Poster
in
Workshop: World Models: Understanding, Modelling and Scaling
Combining Unsupervised and Offline RL via World Models
Daniel Khapun · Dan Rosenbaum
Keywords: [ offline RL ] [ fast adatation ] [ unsupervised RL ] [ world models ]
Deep reinforcement learning has proven an effective method to solve many intricate tasks, yet it still struggles in data efficiency and generalization to novel scenarios. Recent approaches to deal with this include (1) unsupervised pretraining of the agent in an environment without reward signals, and (2) training the agent using offline data coming from various possible sources. In this paper we propose to consider both of these approaches together and argue that this results in a more realistic setting where different types of data are available, and fast online adaptation to new tasks is required.

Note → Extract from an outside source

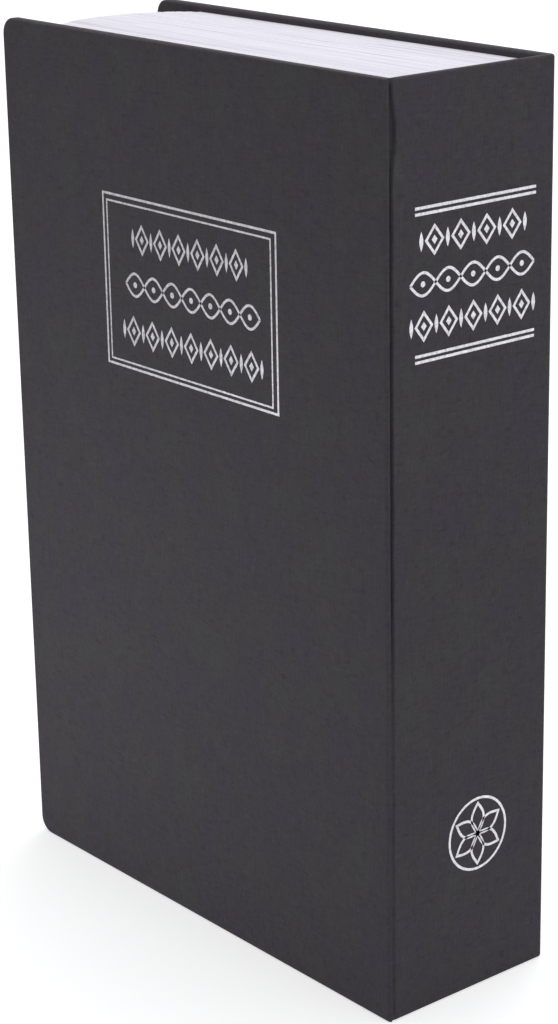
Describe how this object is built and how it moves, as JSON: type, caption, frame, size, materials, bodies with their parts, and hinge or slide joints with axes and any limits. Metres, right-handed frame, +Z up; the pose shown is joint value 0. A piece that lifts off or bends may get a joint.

Towards this goal we consider the Unsupervised RL Benchmark and show that access to unsupervised data is better used as a source of exploration trajectories rather than for pretraining a policy. Following this observation we develop a method based on training a world-model as smart offline buffer of exploration data. We show that this approach outperforms previous methods in fast adaptation. We then propose to consider a fast adaptation setup that includes access to both unsupervised exploratory data, and offline expert demonstrations when testing the agents' online performance on novel tasks in the environment.